* **Data records**:
════════

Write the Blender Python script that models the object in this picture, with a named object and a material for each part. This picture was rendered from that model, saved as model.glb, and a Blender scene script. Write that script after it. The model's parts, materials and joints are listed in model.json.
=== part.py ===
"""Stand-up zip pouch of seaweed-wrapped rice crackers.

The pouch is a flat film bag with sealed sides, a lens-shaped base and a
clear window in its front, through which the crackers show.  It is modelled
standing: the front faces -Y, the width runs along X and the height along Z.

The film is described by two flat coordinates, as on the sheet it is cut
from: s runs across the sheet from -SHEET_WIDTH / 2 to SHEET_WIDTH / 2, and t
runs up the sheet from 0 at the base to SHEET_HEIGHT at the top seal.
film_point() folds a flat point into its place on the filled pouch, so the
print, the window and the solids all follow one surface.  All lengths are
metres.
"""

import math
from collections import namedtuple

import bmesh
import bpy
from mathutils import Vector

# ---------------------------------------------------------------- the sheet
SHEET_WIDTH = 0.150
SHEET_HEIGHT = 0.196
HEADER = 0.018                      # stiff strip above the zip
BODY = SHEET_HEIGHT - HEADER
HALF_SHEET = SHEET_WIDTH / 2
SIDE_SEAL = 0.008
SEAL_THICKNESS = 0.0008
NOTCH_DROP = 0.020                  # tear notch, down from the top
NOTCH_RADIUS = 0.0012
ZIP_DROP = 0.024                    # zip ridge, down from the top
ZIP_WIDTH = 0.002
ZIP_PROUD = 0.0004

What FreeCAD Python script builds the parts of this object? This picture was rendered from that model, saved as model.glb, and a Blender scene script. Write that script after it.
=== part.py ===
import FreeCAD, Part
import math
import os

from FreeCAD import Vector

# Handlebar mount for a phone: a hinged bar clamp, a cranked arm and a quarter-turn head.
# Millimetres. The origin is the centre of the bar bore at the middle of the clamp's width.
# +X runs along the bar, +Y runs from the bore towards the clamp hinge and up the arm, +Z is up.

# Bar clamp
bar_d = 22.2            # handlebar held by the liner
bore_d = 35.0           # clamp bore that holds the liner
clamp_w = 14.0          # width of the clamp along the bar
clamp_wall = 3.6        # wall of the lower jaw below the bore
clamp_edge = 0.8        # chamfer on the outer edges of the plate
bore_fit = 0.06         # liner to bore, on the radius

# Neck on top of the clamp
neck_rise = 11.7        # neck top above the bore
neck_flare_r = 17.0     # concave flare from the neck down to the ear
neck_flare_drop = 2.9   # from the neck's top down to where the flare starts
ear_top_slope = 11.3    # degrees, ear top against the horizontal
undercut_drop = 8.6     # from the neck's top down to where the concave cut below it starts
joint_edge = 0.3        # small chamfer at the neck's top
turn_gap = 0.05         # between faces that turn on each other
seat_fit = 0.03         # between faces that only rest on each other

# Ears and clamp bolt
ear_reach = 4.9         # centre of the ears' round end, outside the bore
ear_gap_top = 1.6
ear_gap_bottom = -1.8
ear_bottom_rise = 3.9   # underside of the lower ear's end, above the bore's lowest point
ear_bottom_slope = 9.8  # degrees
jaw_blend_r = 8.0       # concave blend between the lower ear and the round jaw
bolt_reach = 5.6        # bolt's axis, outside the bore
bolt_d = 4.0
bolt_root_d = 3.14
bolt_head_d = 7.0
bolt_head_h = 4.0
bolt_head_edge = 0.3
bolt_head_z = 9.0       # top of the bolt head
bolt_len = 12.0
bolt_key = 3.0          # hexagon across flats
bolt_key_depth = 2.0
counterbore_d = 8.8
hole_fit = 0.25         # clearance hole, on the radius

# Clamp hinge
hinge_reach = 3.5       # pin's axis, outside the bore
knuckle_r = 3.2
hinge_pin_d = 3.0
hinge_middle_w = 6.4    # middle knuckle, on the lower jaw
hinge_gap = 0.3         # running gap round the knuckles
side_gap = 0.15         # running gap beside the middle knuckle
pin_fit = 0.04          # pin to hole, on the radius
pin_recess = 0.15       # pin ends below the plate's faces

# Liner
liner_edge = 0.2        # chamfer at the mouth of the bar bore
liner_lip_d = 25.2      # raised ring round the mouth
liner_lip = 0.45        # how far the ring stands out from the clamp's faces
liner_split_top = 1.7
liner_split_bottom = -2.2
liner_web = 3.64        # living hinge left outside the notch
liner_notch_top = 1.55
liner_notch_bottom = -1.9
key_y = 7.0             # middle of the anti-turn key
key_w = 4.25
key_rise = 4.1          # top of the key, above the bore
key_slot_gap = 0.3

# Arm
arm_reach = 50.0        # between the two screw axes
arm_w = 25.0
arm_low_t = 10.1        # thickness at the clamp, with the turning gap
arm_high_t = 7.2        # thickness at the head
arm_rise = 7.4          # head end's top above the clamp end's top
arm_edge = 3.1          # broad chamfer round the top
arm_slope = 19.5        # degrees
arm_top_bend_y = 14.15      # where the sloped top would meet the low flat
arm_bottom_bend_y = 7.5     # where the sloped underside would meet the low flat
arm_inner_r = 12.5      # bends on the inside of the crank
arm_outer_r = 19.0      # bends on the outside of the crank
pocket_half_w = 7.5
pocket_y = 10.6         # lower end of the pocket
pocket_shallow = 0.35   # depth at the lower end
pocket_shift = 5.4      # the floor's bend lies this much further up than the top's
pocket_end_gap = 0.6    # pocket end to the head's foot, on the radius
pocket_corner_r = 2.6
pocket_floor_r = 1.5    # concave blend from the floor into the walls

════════

* **To do**: Return the listing above word for word.

* **Reply to the exercise**:
Write the Blender Python script that models the object in this picture, with a named object and a material for each part. This picture was rendered from that model, saved as model.glb, and a Blender scene script. Write that script after it. The model's parts, materials and joints are listed in model.json.
=== part.py ===
"""Stand-up zip pouch of seaweed-wrapped rice crackers.

The pouch is a flat film bag with sealed sides, a lens-shaped base and a
clear window in its front, through which the crackers show.  It is modelled
standing: the front faces -Y, the width runs along X and the height along Z.

The film is described by two flat coordinates, as on the sheet it is cut
from: s runs across the sheet from -SHEET_WIDTH / 2 to SHEET_WIDTH / 2, and t
runs up the sheet from 0 at the base to SHEET_HEIGHT at the top seal.
film_point() folds a flat point into its place on the filled pouch, so the
print, the window and the solids all follow one surface.  All lengths are
metres.
"""

import math
from collections import namedtuple

import bmesh
import bpy
from mathutils import Vector

# ---------------------------------------------------------------- the sheet
SHEET_WIDTH = 0.150
SHEET_HEIGHT = 0.196
HEADER = 0.018                      # stiff strip above the zip
BODY = SHEET_HEIGHT - HEADER
HALF_SHEET = SHEET_WIDTH / 2
SIDE_SEAL = 0.008
SEAL_THICKNESS = 0.0008
NOTCH_DROP = 0.020                  # tear notch, down from the top
NOTCH_RADIUS = 0.0012
ZIP_DROP = 0.024                    # zip ridge, down from the top
ZIP_WIDTH = 0.002
ZIP_PROUD = 0.0004

What FreeCAD Python script builds the parts of this object? This picture was rendered from that model, saved as model.glb, and a Blender scene script. Write that script after it.
=== part.py ===
import FreeCAD, Part
import math
import os

from FreeCAD import Vector

# Handlebar mount for a phone: a hinged bar clamp, a cranked arm and a quarter-turn head.
# Millimetres. The origin is the centre of the bar bore at the middle of the clamp's width.
# +X runs along the bar, +Y runs from the bore towards the clamp hinge and up the arm, +Z is up.

# Bar clamp
bar_d = 22.2            # handlebar held by the liner
bore_d = 35.0           # clamp bore that holds the liner
clamp_w = 14.0          # width of the clamp along the bar
clamp_wall = 3.6        # wall of the lower jaw below the bore
clamp_edge = 0.8        # chamfer on the outer edges of the plate
bore_fit = 0.06         # liner to bore, on the radius

# Neck on top of the clamp
neck_rise = 11.7        # neck top above the bore
neck_flare_r = 17.0     # concave flare from the neck down to the ear
neck_flare_drop = 2.9   # from the neck's top down to where the flare starts
ear_top_slope = 11.3    # degrees, ear top against the horizontal
undercut_drop = 8.6     # from the neck's top down to where the concave cut below it starts
joint_edge = 0.3        # small chamfer at the neck's top
turn_gap = 0.05         # between faces that turn on each other
seat_fit = 0.03         # between faces that only rest on each other

# Ears and clamp bolt
ear_reach = 4.9         # centre of the ears' round end, outside the bore
ear_gap_top = 1.6
ear_gap_bottom = -1.8
ear_bottom_rise = 3.9   # underside of the lower ear's end, above the bore's lowest point
ear_bottom_slope = 9.8  # degrees
jaw_blend_r = 8.0       # concave blend between the lower ear and the round jaw
bolt_reach = 5.6        # bolt's axis, outside the bore
bolt_d = 4.0
bolt_root_d = 3.14
bolt_head_d = 7.0
bolt_head_h = 4.0
bolt_head_edge = 0.3
bolt_head_z = 9.0       # top of the bolt head
bolt_len = 12.0
bolt_key = 3.0          # hexagon across flats
bolt_key_depth = 2.0
counterbore_d = 8.8
hole_fit = 0.25         # clearance hole, on the radius

# Clamp hinge
hinge_reach = 3.5       # pin's axis, outside the bore
knuckle_r = 3.2
hinge_pin_d = 3.0
hinge_middle_w = 6.4    # middle knuckle, on the lower jaw
hinge_gap = 0.3         # running gap round the knuckles
side_gap = 0.15         # running gap beside the middle knuckle
pin_fit = 0.04          # pin to hole, on the radius
pin_recess = 0.15       # pin ends below the plate's faces

# Liner
liner_edge = 0.2        # chamfer at the mouth of the bar bore
liner_lip_d = 25.2      # raised ring round the mouth
liner_lip = 0.45        # how far the ring stands out from the clamp's faces
liner_split_top = 1.7
liner_split_bottom = -2.2
liner_web = 3.64        # living hinge left outside the notch
liner_notch_top = 1.55
liner_notch_bottom = -1.9
key_y = 7.0             # middle of the anti-turn key
key_w = 4.25
key_rise = 4.1          # top of the key, above the bore
key_slot_gap = 0.3

# Arm
arm_reach = 50.0        # between the two screw axes
arm_w = 25.0
arm_low_t = 10.1        # thickness at the clamp, with the turning gap
arm_high_t = 7.2        # thickness at the head
arm_rise = 7.4          # head end's top above the clamp end's top
arm_edge = 3.1          # broad chamfer round the top
arm_slope = 19.5        # degrees
arm_top_bend_y = 14.15      # where the sloped top would meet the low flat
arm_bottom_bend_y = 7.5     # where the sloped underside would meet the low flat
arm_inner_r = 12.5      # bends on the inside of the crank
arm_outer_r = 19.0      # bends on the outside of the crank
pocket_half_w = 7.5
pocket_y = 10.6         # lower end of the pocket
pocket_shallow = 0.35   # depth at the lower end
pocket_shift = 5.4      # the floor's bend lies this much further up than the top's
pocket_end_gap = 0.6    # pocket end to the head's foot, on the radius
pocket_corner_r = 2.6
pocket_floor_r = 1.5    # concave blend from the floor into the walls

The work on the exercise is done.